In August 1990, Iraq invaded Kuwait. President George H.W. Bush responded by sending American troops, without a Congressional declaration of war. As the President talked of escalating the battle, Congressman Ron Dellums, along with several colleagues, filed a lawsuit to enjoin the president from widening the war without a declaration of war by Congress.
But the judge that heard Dellums v. Bush, Judge Harold Greene of the Federal District Court for the District of Columbia, refused to become involved. He followed the 1979 U.S. Supreme Court ruling in Goldwater v. Carter -- in which the Senator sued the President for breaking a treaty with Taiwan, and the Court held that the case was not "ripe" for review, meaning that the suit has been brought at the wrong time.
Similarly, Judge Greene held the issue in Dellums v. Bush was not ripe either, and would not be unless all of Congress, and not just Dellums, was clashing with Bush. The judge ruled that:
The Judicial Branch should not decide issues affecting the allocation of power between the President and Congress until the political branches reach a constitutional impasse. Otherwise we would encourage small groups or even individual Members of Congress to seek judicial resolution of issues before the normal political process has the opportunity to resolve the conflict
Shortly thereafter, the Congress authorized "Operation Desert Storm" and mooted the issue of whether, if a constitutional impasse had indeed been reached, judicial intervention would have been appropriate. Arguably the subsequent Congressional action shows the wisdom of Judge Greene's decision not to intervene-- for in the end, there was no conflict between Congress and the President to resolve.
More recently, Congressman Tom Campbell, and a group of colleagues, again turned to Federal Court after it became clear that President Clinton was going to fight the war in former Yugoslavia in 1999 without a declaration of war. (Clinton was at the time perceived as a relatively "weak" president -- for he was simultaneously embroiled with the Congressional effort to impeach him over the Monica Lewinsky affair -- and Campbell and his colleagues may have thought that, for this reason, they could win a battle).
Campbell had previously forced votes in the House of Representatives under the War Powers Resolution denying Clinton authority to continue the air strikes.
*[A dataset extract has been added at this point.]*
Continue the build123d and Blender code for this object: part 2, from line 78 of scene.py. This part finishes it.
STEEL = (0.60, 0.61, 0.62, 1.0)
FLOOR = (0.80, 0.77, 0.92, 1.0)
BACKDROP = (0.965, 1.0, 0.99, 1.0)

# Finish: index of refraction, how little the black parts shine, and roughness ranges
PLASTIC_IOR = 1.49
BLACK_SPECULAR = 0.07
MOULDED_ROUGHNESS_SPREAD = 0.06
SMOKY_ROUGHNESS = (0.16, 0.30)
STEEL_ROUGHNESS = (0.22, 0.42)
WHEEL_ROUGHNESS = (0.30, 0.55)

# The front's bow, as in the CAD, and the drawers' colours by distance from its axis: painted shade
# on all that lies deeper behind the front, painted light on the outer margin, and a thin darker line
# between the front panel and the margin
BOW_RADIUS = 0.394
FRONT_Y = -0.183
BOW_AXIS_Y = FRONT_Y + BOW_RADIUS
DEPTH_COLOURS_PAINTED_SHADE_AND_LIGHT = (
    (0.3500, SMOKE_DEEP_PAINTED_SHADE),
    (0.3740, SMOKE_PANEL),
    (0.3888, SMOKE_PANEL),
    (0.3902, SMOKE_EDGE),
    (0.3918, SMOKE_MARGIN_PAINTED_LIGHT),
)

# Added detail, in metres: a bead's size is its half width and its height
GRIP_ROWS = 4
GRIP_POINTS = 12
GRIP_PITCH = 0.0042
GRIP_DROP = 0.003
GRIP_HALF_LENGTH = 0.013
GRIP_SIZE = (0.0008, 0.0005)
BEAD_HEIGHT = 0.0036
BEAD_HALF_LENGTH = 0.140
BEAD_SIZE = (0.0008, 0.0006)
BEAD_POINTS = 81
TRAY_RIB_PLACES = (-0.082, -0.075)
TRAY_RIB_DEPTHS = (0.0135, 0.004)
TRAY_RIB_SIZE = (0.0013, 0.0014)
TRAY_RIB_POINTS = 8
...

When the 60-day period under the War Powers Resolution expired, and the air strikes continued, he went to court.
Both the U.S. District Court and the U.S. Court of Appeals for the District of Columbia rejected the case. They found that the members of Congress had no standing, basically for the same reason stated in Dellums -- no interbranch impasse had been reached. Congressman Campbell then sought U.S. Supreme Court review, but was turned down.
Scholars agree that Campbell v. Clinton largely ended all hope of using the federal courts to hold the president accountable under the Constitutional requirement that Congress must declare or authorize war before a president can engage in war. The federal judiciary is not inclined, for good reason, to enter this political thicket.
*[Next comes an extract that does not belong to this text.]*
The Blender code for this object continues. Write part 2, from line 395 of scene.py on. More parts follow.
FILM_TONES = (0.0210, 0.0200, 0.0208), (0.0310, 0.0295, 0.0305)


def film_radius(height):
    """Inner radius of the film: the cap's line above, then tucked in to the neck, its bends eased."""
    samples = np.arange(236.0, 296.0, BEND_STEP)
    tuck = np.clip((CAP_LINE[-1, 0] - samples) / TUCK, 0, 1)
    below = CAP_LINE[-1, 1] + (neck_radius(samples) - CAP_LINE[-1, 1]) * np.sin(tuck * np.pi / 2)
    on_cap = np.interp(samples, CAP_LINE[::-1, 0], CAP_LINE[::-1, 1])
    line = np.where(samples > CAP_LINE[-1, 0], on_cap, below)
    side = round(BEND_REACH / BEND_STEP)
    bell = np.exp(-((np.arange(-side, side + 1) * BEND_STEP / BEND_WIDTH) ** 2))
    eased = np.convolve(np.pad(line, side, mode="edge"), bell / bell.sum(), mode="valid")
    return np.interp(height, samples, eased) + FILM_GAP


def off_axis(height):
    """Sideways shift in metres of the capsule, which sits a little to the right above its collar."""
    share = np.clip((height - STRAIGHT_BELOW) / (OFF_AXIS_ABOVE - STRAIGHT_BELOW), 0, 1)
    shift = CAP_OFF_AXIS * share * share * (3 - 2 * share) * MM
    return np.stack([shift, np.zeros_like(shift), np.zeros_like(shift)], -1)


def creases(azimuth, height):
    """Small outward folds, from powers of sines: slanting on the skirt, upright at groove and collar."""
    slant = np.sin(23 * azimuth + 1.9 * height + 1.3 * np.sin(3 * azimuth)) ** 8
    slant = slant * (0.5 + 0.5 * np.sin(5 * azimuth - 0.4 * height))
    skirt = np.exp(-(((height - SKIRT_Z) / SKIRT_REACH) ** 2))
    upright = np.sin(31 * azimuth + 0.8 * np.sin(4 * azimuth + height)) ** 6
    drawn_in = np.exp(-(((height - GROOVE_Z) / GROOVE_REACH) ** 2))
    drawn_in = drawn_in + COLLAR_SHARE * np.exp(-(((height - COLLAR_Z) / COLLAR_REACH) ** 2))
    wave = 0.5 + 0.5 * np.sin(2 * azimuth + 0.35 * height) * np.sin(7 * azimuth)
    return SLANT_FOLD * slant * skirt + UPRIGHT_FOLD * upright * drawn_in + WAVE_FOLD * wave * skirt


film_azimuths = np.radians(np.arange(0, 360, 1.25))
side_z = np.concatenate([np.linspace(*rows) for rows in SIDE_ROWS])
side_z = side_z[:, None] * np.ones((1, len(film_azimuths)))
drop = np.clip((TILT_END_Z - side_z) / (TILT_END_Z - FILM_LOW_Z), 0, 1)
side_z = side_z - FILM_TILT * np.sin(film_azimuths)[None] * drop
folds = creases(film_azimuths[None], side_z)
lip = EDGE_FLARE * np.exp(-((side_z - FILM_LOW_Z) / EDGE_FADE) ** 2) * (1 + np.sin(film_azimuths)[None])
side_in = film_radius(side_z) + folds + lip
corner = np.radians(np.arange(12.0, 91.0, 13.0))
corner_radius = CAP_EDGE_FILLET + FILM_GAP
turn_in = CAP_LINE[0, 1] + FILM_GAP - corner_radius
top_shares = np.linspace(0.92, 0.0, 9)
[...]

This is not to say, however, that Congress is without remedy when a president acts without seeking its authorization or approval.
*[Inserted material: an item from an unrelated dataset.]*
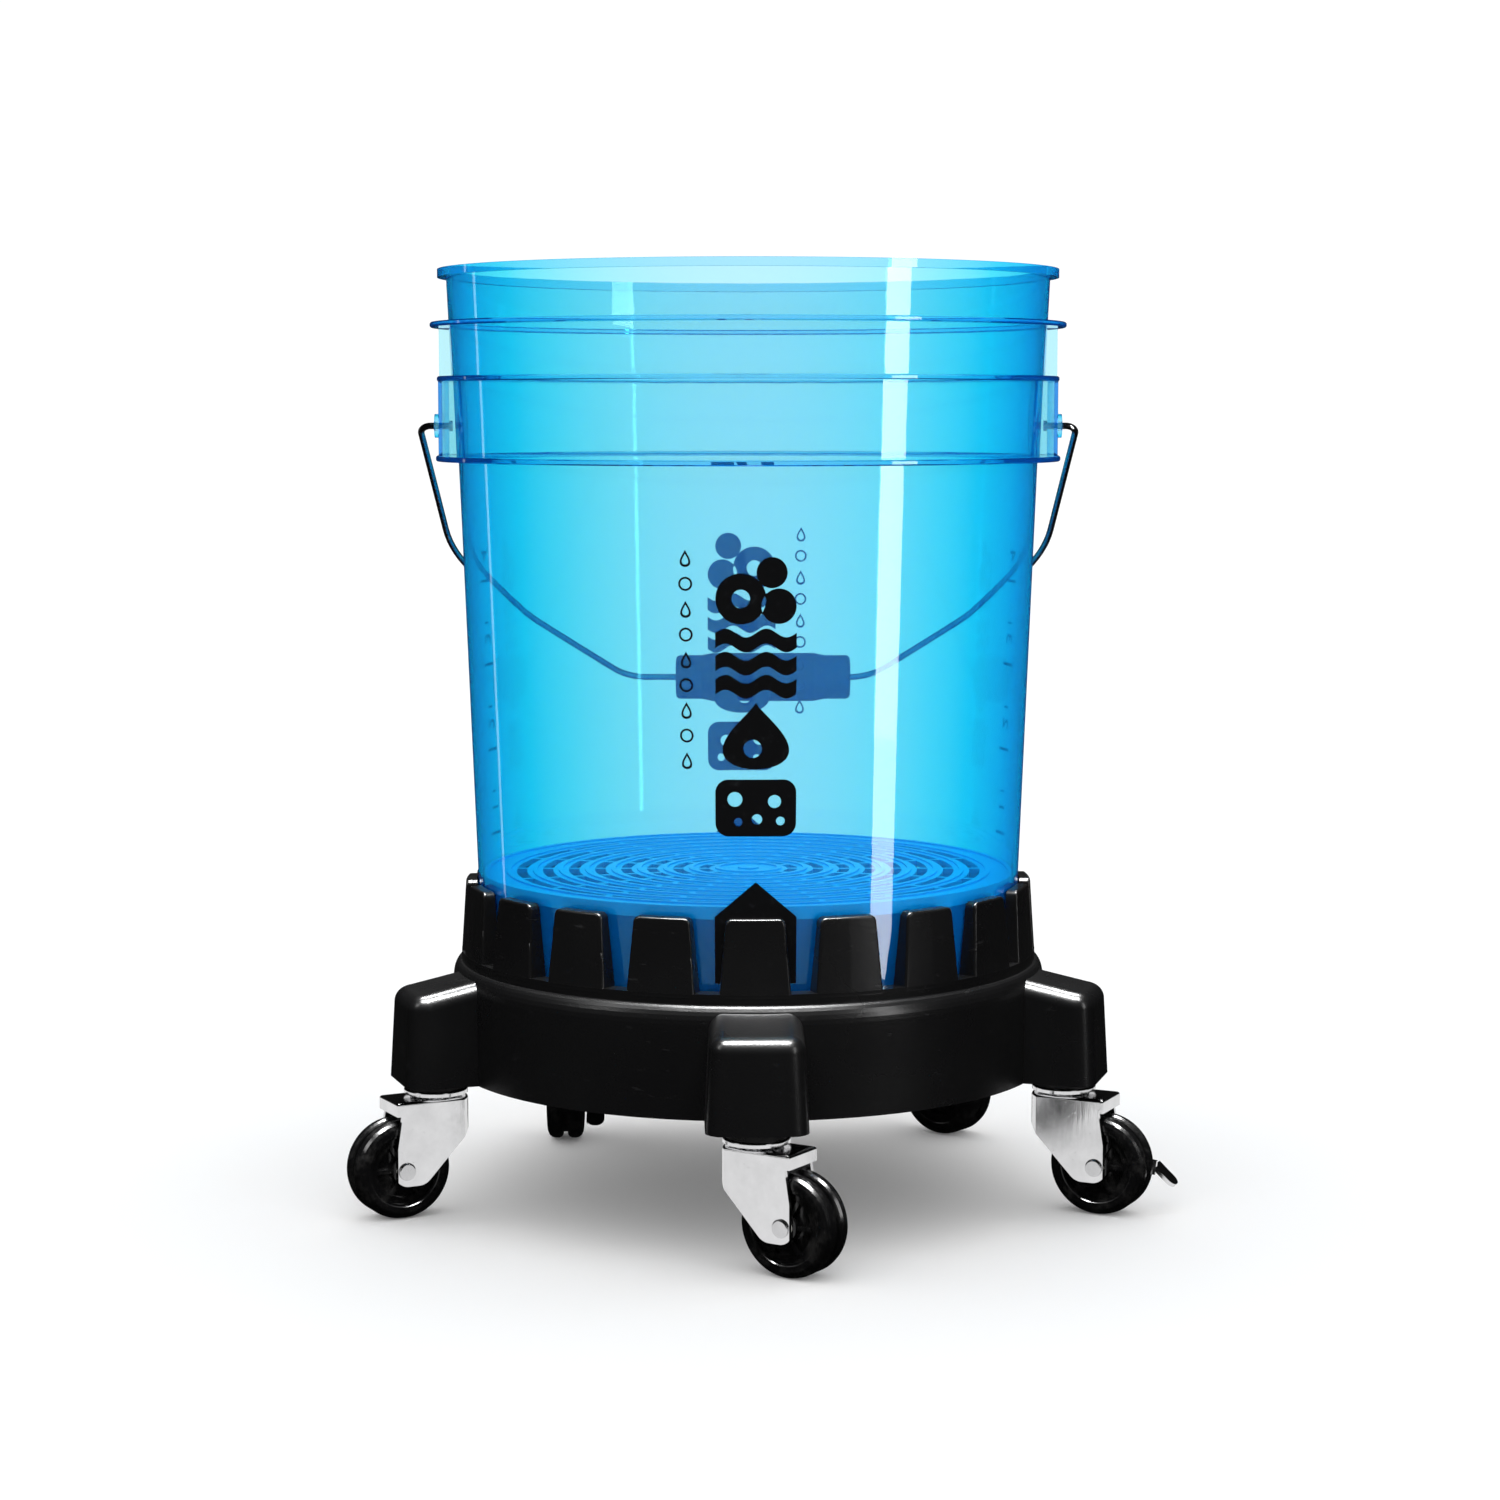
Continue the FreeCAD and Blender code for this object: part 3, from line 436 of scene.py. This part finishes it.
def level_scale(side, azimuth):
    """Level marks with numbers turned a quarter, as on a measuring jug."""
    for k, z in enumerate(LEVELS):
        wrap(flat_mesh([bar_points(*TICK)], "tick"), f"print_{side}_tick_{k + 1}", azimuth, z)
        number = numeral(str(k + 1), NUMERAL_SIZE)
        wrap(number, f"print_{side}_numeral_{k + 1}", azimuth, z + NUMERAL_SIZE)
        if k:
            middle = (z + LEVELS[k - 1]) / 2
            half_tick = flat_mesh([bar_points(*HALF_TICK)], "half_tick")
            wrap(half_tick, f"print_{side}_half_tick_{k}", azimuth, middle)


def print_marks():
    for side, turn in (("front", 0.0), ("rear", math.pi)):
        symbol_column(side, MARK_AZIMUTH + turn)
        arrow(side, MARK_AZIMUTH + turn)
        fine_column(side, MARK_AZIMUTH + turn - FINE_COLUMN_TURN)
    level_scale("right", LEVEL_AZIMUTH)
    level_scale("left", -LEVEL_AZIMUTH)


# ---------------------------------------------------------------- stage, light and camera
SKY_SEEN = 1.05              # brightness of the sky to the camera
THROUGH_PLASTIC = 1.23       # brightness of sky and floor behind see-through plastic
SKY_IN_GLOSS = 0.006         # brightness of the sky in reflections
SKY_ON_MATT = 1.17           # brightness of the sky as it lights matt surfaces
FLOOR_GLOW = 0.06            # the floor is lit from below, as a table of white acrylic is
METAL_GLOW = 0.8             # radiance of the floor in plated pieces
FORK_FILL = 0.7              # radiance of the two cards beside the forks
GUARD_GLOW = 125.0           # radiance of the lamp above the grit guard
FLOOR_HALF = 12.0
FLAG_X, FLAG_TOP = 0.42, 1.2
FLAG_FRONT_Y, FLAG_BACK_Y = -0.285, 0.15
OVERHEAD_Z = 1.9


def stage_plane(name, corners):
    """Four-cornered sheet of the stage, not part of the object."""
    mesh = bpy.data.meshes.new(name)
    mesh.from_pydata(corners, [], [(0, 1, 2, 3)])
    obj = bpy.data.objects.new(name, mesh)
    bpy.context.scene.collection.objects.link(obj)
    return obj


def floor():
    """White floor that is as bright as the sky where it is seen through the bucket."""
    half = FLOOR_HALF
    obj = stage_plane("floor", [(-half, -half, 0), (half, -half, 0), (half, half, 0), (-half, half, 0)])
    g = Graph("floor_white")
    mottle = g.noise(3.0)
    lit = g.principled(Base_Color=g.blend(mottle, (0.93, 0.93, 0.93), (0.95, 0.95, 0.95)),
                       Roughness=0.9, Specular_IOR_Level=0.1,
                       Emission_Color=(1.0, 1.0, 1.0), Emission_Strength=FLOOR_GLOW)
    behind = g.add("ShaderNodeEmission", {"Color": (1.0, 1.0, 1.0), "Strength": THROUGH_PLASTIC})
    through = g.add("ShaderNodeLightPath").outputs["Is Transmission Ray"]
    shader = g.add("ShaderNodeMixShader", {0: through})
    g.feed(shader.inputs[1], lit.outputs[0])
    g.feed(shader.inputs[2], behind.outputs[0])
    obj.data.materials.append(g.finish(shader))
    obj.visible_glossy = False


def flag():
    """Studio flag that keeps the right strip light from shining across the bucket onto its far wall."""
    obj = stage_plane("flag", [(FLAG_X, FLAG_FRONT_Y, 0.0), (FLAG_X, FLAG_BACK_Y, 0.0),
                               (FLAG_X, FLAG_BACK_Y, FLAG_TOP), (FLAG_X, FLAG_FRONT_Y, FLAG_TOP)])
    g = Graph("flag_white")
    glow = g.add("ShaderNodeEmission", {"Color": (1.0, 1.0, 1.0), "Strength": THROUGH_PLASTIC})
    obj.data.materials.append(g.finish(glow))
    obj.visible_camera = False
    obj.visible_diffuse = False
    obj.visible_glossy = False
    obj.visible_shadow = False


def sky():
    """White where it is looked at, straight or through the bucket; dark where it only reflects."""
    world = bpy.data.worlds.new("studio")
    bpy.context.scene.world = world
    world.use_nodes = True
    tree = world.node_tree
    tree.nodes.clear()
    path = tree.nodes.new("ShaderNodeLightPath")
    strength = tree.nodes.new("ShaderNodeValue").outputs[0]
    strength.default_value = SKY_ON_MATT
    for ray, value in (("Is Glossy Ray", SKY_IN_GLOSS), ("Is Transmission Ray", THROUGH_PLASTIC),
                       ("Is Camera Ray", SKY_SEEN)):
        mix = tree.nodes.new("ShaderNodeMix")
        tree.links.new(path.outputs[ray], mix.inputs[0])
        tree.links.new(strength, mix.inputs[2])
        mix.inputs[3].default_value = value
        strength = mix.outputs[0]
    background = tree.nodes.new("ShaderNodeBackground")
    background.inputs["Color"].default_value = (1.0, 1.0, 1.0, 1.0)
    tree.links.new(strength, background.inputs["Strength"])
    output = tree.nodes.new("ShaderNodeOutputWorld")
    tree.links.new(background.outputs[0], output.inputs["Surface"])


def softbox(name, azimuth, distance, height, size, radiance, aim_z=0.25, only=None):
    """Area light at an azimuth from the front, facing the object; it may light a few pieces only."""
    width, tall = size
    light = bpy.data.lights.new(name, "AREA")
    light.shape = "RECTANGLE"
    light.size = width
    light.size_y = tall
    light.energy = radiance * math.pi * width * tall
    obj = bpy.data.objects.new(name, light)
    angle = math.radians(azimuth)
    obj.location = (distance * math.sin(angle), -distance * math.cos(angle), height)
    aim = Vector((0, 0, aim_z)) - obj.location
    obj.rotation_euler = aim.to_track_quat("-Z", "Y").to_euler()
    bpy.context.scene.collection.objects.link(obj)
    if only:
        obj.light_linking.receiver_collection = only
    return obj


def pieces_of(name, slots):
    """Collection of the CAD pieces in some material slots, for lights that reach only those."""
    pieces = bpy.data.collections.new(name)
    for entry in frame["record"]["subparts"]:
        if entry["material_slot"] in slots:
            pieces.objects.link(NODES[entry["node"]])
    return pieces


def floor_reflection(only):
    """The bright floor as the plated pieces mirror it."""
    obj = softbox("floor_reflection", 0.0, 0.0, 0.0005, (3.0, 3.0), METAL_GLOW, 1.0, only)
    obj.visible_camera = False


def guard_fill(only):
    """Lamp above the bucket's mouth that lights only the grit guard."""
    obj = softbox("guard_fill", 0.0, 0.0, OVERHEAD_Z, (0.22, 0.22), GUARD_GLOW, 0.16, only)
    obj.visible_camera = False
    obj.visible_transmission = False
    obj.visible_glossy = False


def lights():
    """Strips for the bucket, overhead and side lights for the dolly, cards for the plated pieces."""
    clear = pieces_of("clear_pieces", ("bucket_blue", "guard_blue", "bail_steel"))
    black = pieces_of("black_pieces", ("dolly_black", "wheel_black", "neck_black"))
    metal = pieces_of("metal_pieces", ("caster_zinc", "axle_steel", "stem_steel"))
    softbox("strip_right", 55.0, 1.5, 0.25, (0.26, 1.9), 11.0, only=clear)
    softbox("strip_left", -121.0, 1.5, 0.3, (0.05, 1.6), 1.5, only=clear)
    softbox("black_top", 0.0, 0.55, OVERHEAD_Z, (1.5, 0.5), 110.0, only=black)
    softbox("black_back", 180.0, 0.55, OVERHEAD_Z, (1.5, 0.5), 70.0, only=black)
    softbox("black_left", -60.0, 1.6, 1.2, (0.4, 0.6), 7.0, only=black)
    softbox("black_right", 52.0, 1.6, 0.6, (0.25, 0.9), 8.0, only=black)
    guard_fill(pieces_of("guard_pieces", ("guard_blue",)))
    floor_reflection(metal)
    softbox("metal_left", -62.0, 1.1, 0.30, (0.30, 0.5), FORK_FILL, 0.04, metal)
    softbox("metal_right", 35.0, 1.1, 0.30, (0.30, 0.5), FORK_FILL, 0.04, metal)


CAMERA_PLACE = (0.0009, -1.5965, 0.3895)
CAMERA_DOWN = 0.106          # radians below the horizon
CAMERA_LENS = 77.74          # mm, on a sensor 36 mm wide


def camera():
    data = bpy.data.cameras.new("camera")
    data.sensor_width = 36.0
    data.lens = CAMERA_LENS
    data.clip_end = 100.0
    obj = bpy.data.objects.new("camera", data)
    obj.location = CAMERA_PLACE
    obj.rotation_euler = (math.radians(90.0) - CAMERA_DOWN, 0.0, 0.0)
    bpy.context.scene.collection.objects.link(obj)
    bpy.context.scene.camera = obj


dress_cad()
print_marks()
floor()
flag()
sky()
lights()
camera()
bpy.context.scene.view_settings.view_transform = "Standard"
Congress can control a war with Iraq by controlling the purse strings
I don't doubt that a technical legal argument can be made that George W. Bush does have authority for the current war, under the Operation Dessert Storm resolution that his father obtained from Congress.
But that argument would be technical indeed. After all, that earlier Congress certainly did not believe it was authorizing the present war the younger Bush is planning. It is a different time, a different president, and very different circumstances -- with the war on terrorism, the volatile Mid-East situation, and the increased weapons of mass destruction threat, which cuts both ways.
It is also clear that under the War Powers Resolution, Bush II can engage in hostilities with Saddam without violating either the letter or sprit of the law for at least 60 days. Or like Clinton, he can simply ignore the law, and proceed. But in the end, the power resides with Congress, not the President, for one power the President cannot take away is the power to approve and withhold funds; it is Congress's alone.
If (hypothetically) no one in Congress, once hearings are held, is persuaded that war with Iraq is necessary or appropriate; if Republicans remain divided and our allies remain horrified; if only the chest-pounding hawks surrounding the President want war; and if, nevertheless, the President says he is going to go forward with the war, Congress will still be in control.
Congress can always pull the purse strings. Wars demand a great deal of money, and the president can't reach into the U.S. Treasury without an authorization and appropriation. To spend money, he needs Congress's approval.
An excellent monograph, entitled "Pulling the Commander In Chief's Purse Strings," explains such use of purse power. The authors, William C. Banks & Peter Raven-Hansen, note that this was how the Vietnam war ended. It wasn't pretty:
Eventually, Congress adopted Senator Thomas Eagleton's amendment... which provided that "none of the funds herein appropriated under this act or heretofore appropriated under any other act may be expended to support directly or indirectly combat activities in, over or from off the shores of Cambodia or in or over Laos by United States forces." Although this first end-the-war effort was successfully vetoed by the President [Nixon] on June 27, on June 29 Congress approved and the embattled President signed the Second Supplemental Appropriations Act, which required an end to all U.S. "combat activities" in Southeast Asia by August 15. The June 29 measure was a compromise: the restriction was broadened to include all of Southeast Asia, but was put off to give the President forty-five more bombing days....
Upon the withdrawal of U.S. forces from Southeast Asia, the U.S.-supported governments in the region rapidly collapsed. Operating under the strict limits of the end-the-war amendments, President Ford authorized limited use of U.S. military force in the final evacuations of Cambodia and South Vietnam in 1975.
In short, there is only one sure way Congress can stop President Bush from going to war with Saddam: cut off his funds. Without money there can be no war.
But this would be doing indirectly what Congress should do directly -- either declare war, or not. And if Congress does not, and the President proceeds anyway, the President should be taken to task for ignoring the Constitution.